DATASET EXCERPT:
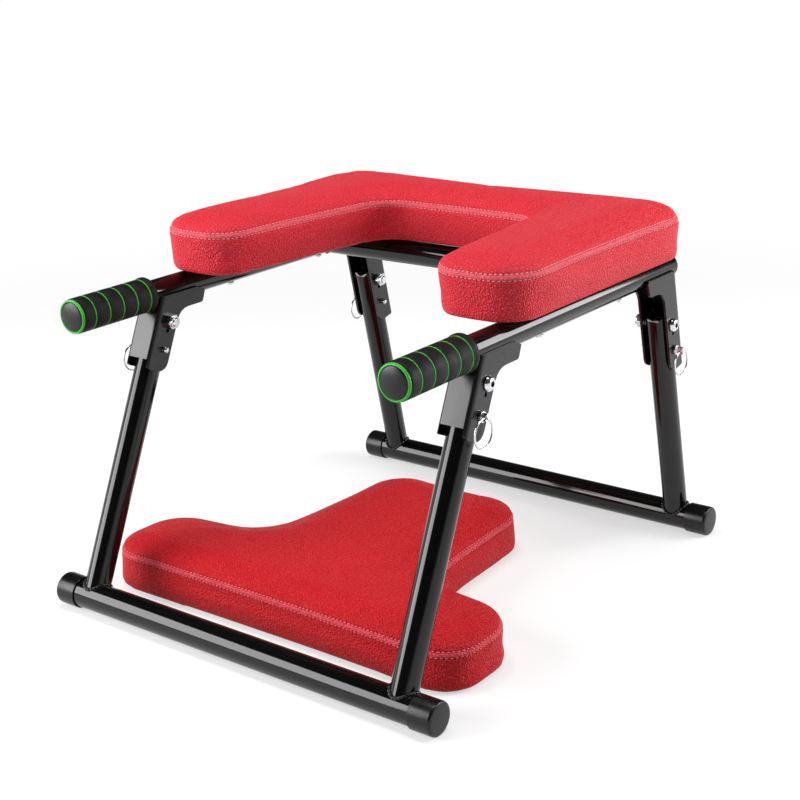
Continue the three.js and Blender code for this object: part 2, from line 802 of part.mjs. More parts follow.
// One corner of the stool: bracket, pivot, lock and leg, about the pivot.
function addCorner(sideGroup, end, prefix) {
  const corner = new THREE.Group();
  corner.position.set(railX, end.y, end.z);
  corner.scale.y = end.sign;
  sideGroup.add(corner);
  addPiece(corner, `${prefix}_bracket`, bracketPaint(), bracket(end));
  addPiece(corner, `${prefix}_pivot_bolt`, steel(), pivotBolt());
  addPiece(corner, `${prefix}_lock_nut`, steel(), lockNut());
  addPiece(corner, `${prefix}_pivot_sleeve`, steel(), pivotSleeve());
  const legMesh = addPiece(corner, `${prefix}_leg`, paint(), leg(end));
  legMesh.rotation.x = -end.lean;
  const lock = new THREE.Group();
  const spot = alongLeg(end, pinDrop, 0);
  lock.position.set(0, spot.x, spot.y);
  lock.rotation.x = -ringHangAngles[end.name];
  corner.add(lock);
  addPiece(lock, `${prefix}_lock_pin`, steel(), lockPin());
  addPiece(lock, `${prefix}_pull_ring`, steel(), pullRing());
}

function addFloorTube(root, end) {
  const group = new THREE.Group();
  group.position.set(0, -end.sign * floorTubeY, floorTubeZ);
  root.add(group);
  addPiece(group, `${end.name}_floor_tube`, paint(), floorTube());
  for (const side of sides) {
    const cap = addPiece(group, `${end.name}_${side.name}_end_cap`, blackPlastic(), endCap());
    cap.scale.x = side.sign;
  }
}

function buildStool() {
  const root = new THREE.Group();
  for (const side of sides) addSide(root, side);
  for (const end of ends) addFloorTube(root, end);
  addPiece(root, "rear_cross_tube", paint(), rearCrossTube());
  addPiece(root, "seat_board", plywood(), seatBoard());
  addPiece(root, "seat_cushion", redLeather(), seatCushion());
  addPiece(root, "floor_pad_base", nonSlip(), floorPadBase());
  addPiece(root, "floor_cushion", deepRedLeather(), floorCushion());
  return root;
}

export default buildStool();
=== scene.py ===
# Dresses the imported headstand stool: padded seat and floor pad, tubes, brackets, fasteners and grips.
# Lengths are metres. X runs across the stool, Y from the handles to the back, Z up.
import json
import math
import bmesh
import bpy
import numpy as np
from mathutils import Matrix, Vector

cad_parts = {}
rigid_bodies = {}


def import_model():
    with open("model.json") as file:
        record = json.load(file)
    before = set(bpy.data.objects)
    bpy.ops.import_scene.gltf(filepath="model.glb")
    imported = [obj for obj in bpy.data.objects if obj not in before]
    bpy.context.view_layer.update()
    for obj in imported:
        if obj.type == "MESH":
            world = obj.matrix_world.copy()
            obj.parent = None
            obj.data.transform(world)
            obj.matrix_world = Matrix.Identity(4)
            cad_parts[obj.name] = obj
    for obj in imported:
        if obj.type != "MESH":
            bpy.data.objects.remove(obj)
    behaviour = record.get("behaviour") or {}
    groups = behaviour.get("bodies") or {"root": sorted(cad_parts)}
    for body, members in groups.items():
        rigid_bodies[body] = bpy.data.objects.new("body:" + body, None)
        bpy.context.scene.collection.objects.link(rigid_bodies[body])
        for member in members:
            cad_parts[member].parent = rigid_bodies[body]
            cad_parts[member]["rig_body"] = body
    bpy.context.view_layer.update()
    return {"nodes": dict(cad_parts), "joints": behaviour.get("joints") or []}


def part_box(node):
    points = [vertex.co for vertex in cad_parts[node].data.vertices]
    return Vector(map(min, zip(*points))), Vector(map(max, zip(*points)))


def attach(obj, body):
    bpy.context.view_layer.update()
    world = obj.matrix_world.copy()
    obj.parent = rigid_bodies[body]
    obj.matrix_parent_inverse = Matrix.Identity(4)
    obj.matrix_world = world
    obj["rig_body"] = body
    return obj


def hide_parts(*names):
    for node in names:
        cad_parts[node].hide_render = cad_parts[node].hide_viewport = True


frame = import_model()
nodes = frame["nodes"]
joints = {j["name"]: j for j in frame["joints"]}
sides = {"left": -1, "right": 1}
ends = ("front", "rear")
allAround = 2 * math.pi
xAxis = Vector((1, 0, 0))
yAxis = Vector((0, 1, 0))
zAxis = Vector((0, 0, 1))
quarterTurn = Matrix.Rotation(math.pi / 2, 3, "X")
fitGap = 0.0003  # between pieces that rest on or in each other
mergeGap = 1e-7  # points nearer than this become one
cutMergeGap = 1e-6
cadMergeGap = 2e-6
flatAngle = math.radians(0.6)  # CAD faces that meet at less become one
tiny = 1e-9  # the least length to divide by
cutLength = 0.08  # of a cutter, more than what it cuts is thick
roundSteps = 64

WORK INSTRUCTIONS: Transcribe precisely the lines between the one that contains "function addFloorTube(root, end)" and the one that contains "cad_parts[obj.name] = obj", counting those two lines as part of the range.

FULL ANSWER:
function addFloorTube(root, end) {
  const group = new THREE.Group();
  group.position.set(0, -end.sign * floorTubeY, floorTubeZ);
  root.add(group);
  addPiece(group, `${end.name}_floor_tube`, paint(), floorTube());
  for (const side of sides) {
    const cap = addPiece(group, `${end.name}_${side.name}_end_cap`, blackPlastic(), endCap());
    cap.scale.x = side.sign;
  }
}

function buildStool() {
  const root = new THREE.Group();
  for (const side of sides) addSide(root, side);
  for (const end of ends) addFloorTube(root, end);
  addPiece(root, "rear_cross_tube", paint(), rearCrossTube());
  addPiece(root, "seat_board", plywood(), seatBoard());
  addPiece(root, "seat_cushion", redLeather(), seatCushion());
  addPiece(root, "floor_pad_base", nonSlip(), floorPadBase());
  addPiece(root, "floor_cushion", deepRedLeather(), floorCushion());
  return root;
}

export default buildStool();
=== scene.py ===
# Dresses the imported headstand stool: padded seat and floor pad, tubes, brackets, fasteners and grips.
# Lengths are metres. X runs across the stool, Y from the handles to the back, Z up.
import json
import math
import bmesh
import bpy
import numpy as np
from mathutils import Matrix, Vector

cad_parts = {}
rigid_bodies = {}


def import_model():
    with open("model.json") as file:
        record = json.load(file)
    before = set(bpy.data.objects)
    bpy.ops.import_scene.gltf(filepath="model.glb")
    imported = [obj for obj in bpy.data.objects if obj not in before]
    bpy.context.view_layer.update()
    for obj in imported:
        if obj.type == "MESH":
            world = obj.matrix_world.copy()
            obj.parent = None
            obj.data.transform(world)
            obj.matrix_world = Matrix.Identity(4)
            cad_parts[obj.name] = obj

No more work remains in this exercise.